Offshore drilling is a mechanical process where a wellbore is drilled below the seabed. It is typically carried out in order to explore for and subsequently extract petroleum which lies in rock formations beneath the seabed. Most commonly, the term is used to describe drilling activities on the continental shelf, though the term can also be applied to drilling in lakes, inshore waters and inland seas. There are many different types of facilities from which offshore drilling operations take place. These include bottom founded drilling rigs (jackup barges and swamp barges), combined drilling and production facilities either bottom founded or floating platforms, and deepwater mobile offshore drilling units (MODU) including semi-submersibles and drillships. These are capable of operating in water depths up to 3,000 metres (9,800 ft). In shallower waters the mobile units are anchored to the seabed, however in deeper water (more than 1,500 metres (4,900 ft) the semisubmersibles or drillships are maintained at the required drilling location using dynamic positioning.
Manually operated valves require someone in attendance to adjust them using a direct or geared mechanism attached to the valve stem.

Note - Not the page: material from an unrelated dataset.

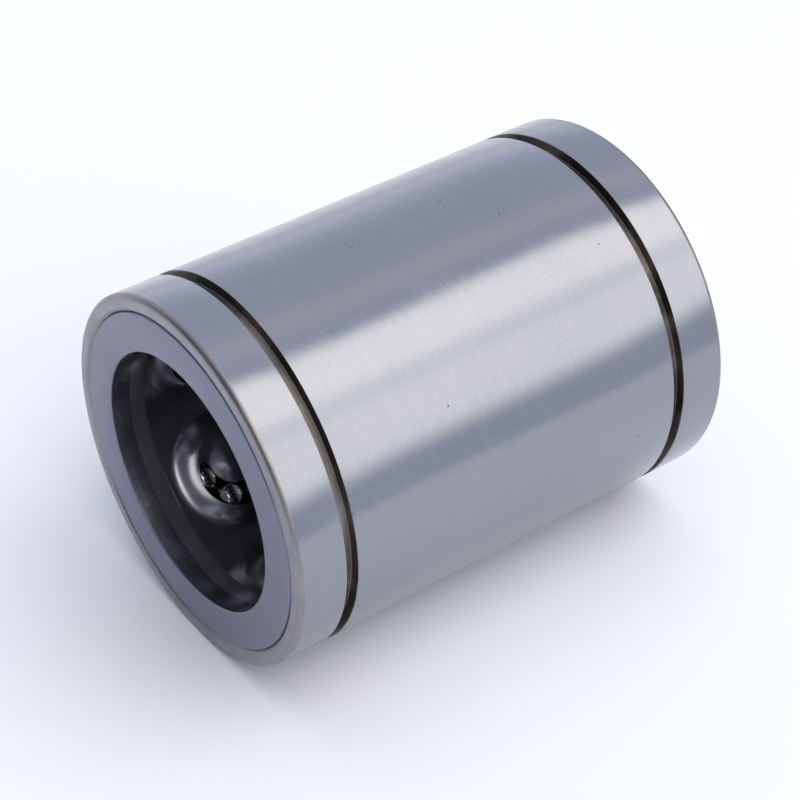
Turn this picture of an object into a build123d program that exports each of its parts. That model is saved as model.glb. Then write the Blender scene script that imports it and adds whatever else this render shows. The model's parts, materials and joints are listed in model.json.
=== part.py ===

Power-operated actuators, using gas pressure, hydraulic pressure or electricity, allow a valve to be adjusted remotely, or allow rapid operation of large valves. Power-operated valve actuators may be the final elements of an automatic control loop which automatically regulates some flow, level or other process. Actuators may be only to open and close the valve, or may allow intermediate positioning; some valve actuators include switches or other ways to remotely indicate the position of the valve. Used for the automation of industrial valves, actuators can be found in all kinds of process plants. They are used in waste water treatment plants, power plants, refineries, mining and nuclear processes, food factories, and pipelines. Valve actuators play a major part in automating process control.